Mild skin contact is often practiced with Muscat vinification to enhance its perfumed profile. The challenge in doing so is to mitigate pulling out too much tannin (phenolic bitterness) in the wine. One can get a sense of how much skin contact has been applied by quantifying the bitterness of the wine’s finish. The more bitter the finish, the longer the pre-fermentation skin contact time. Muscat is especially known for its inherently high phenolic bitterness, so managing skin contact is important.

What it does

Muscat is rarely blended except within the family, e.g., Muscat Blanc with Muscat Alexandria. For some wines, mostly white, vintners have been known to add a few percentage points of Muscat in a blended wine that is otherwise bland to pop the perfume and aromatics.

Comment

When deftly applied, both blending possibilities can be very effective and a best-practice for using the grape as a member of the choir rather than as a soloist.

The wood employed for most wine barrels, used for aging wine or actual fermentation in the barrel. Barrel decisions include the type of wood, the amount of toast (when the staves of the barrels are bent over an open flame), size (smaller = higher ratio of wood to wine = stronger oak influence) and the age of the barrels. 

What it does

  • Heavily toasted barrels impart more intense roasted flavors (caramel, molasses, toffee, coffee, and burnt sugar).
  • Oak bestows a waxy, velvety texture and can add a sweet buttercream flavor to the wine. 
  • New oak contributes much more flavor than older, previously used oak which, depending on the wine and the grapes, may be a better choice. 
  • Small (barrique-sized) barrel fermentation at warmer temperatures than those in stainless steel and over shorter increments of time also imparts a richer, smoother texture to the wine than one that is not fermented in barrel

Comment

Few would dispute that fortified or sweet Muscat does not like new oak; new wood generally is a buzzkill all over the variety’s flavors.
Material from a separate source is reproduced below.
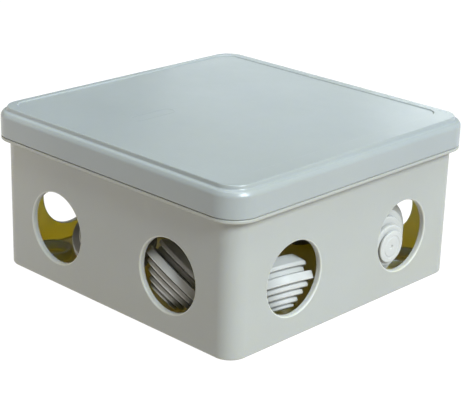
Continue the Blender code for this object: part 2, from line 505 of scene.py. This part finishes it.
def paint_inside(base):
    """Gives the inner walls, the floor and the openings' bores their own slots: painted warm light
    inside, a painted highlight on the bores.
    """
    for face in base.data.polygons:
        x, y, z = face.center / MILLIMETRE
        far, near = max(abs(x), abs(y)), min(abs(x), abs(y))
        in_wall = INNER_HALF + BORE_MARGIN < far < BASE_HALF - BORE_MARGIN
        at_opening = abs(z - OPENING_HEIGHT) < OPENING_RADIUS + BORE_FLARE
        if in_wall and at_opening and near < CORNER_CENTRE:
            face.material_index = BORES
        elif far < INNER_HALF + INNER_MARGIN and z > HOLE_MIDDLE:
            face.material_index = INNER_WALLS if z > FLOOR + FLOOR_FILLET else INNER_FLOOR


def add_base(materials):
    """The base, with one material for each of its slots."""
    base = add_object("base_moulding", to_metres(base_shell(), "base_moulding"))
    combine(base, bosses(), "UNION")
    combine(base, snap_beads(BASE_HALF, RIM_BEAD_HEIGHT, 1), "UNION")
    combine(base, fixing_holes(), "DIFFERENCE")
    combine(base, opening_cutters(), "DIFFERENCE")
    base.data.materials.clear()
    for material in materials:
        base.data.materials.append(material)
    paint_inside(base)
    smooth(base)
    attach(base, "base")
    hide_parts("box_base")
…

For those that do employ oak, it is often large (foudres and vats), older and distinctly neutral in impact, the exception being when making late-harvested, botrytised or dessert styles where the use of smaller barriques, and otherwise semi-impactful oak, is a given.

Access to or selection of fruit can dictate style. For example, if you have exceptional Muscat Blanc, you may make a dessert wine (Rutherglen’s Muscats) or pure sparkling (read: Asti or Moscato d’Asti) wines. If the fruit is blander or less precise in flavors, it may be implemented for volume-driven Muscat wines (can you say Skinnygirl Moscato!) 

Comment

A winery or wine company will always have predetermined goals for what they want to do (from Barefoot to the aforementioned Skinnygirl) or be mandated by appellation law (France, Italy, etc., by region and DOP/AOP). Muscat and its resulting wines are very much in line with these choices, still, sparkling or otherwise.

Some grapes, most all white, are extremely versatile and capable of producing world-class wines in all styles from bone-dry to sparkling to intensely sweet. 

What it does

Targeting a sweetness level for the wine determines its style -- dry, off-dry, medium-sweet or sweet.

Comment

There are four basic levels of sweetness as modeled for wines and employed by Muscat: dry, off-dry, medium-sweet, and sweet. These play out across the spectrum of wines made globally, from dry ( Giallo, Ottonel and the occasional Alexandria), to off-dry (some Asti or Moscato d’ Asti are less sweet than others), to medium-sweet (many dessert wine styles), to sweet (almost all fortified examples of Muscat fit this category).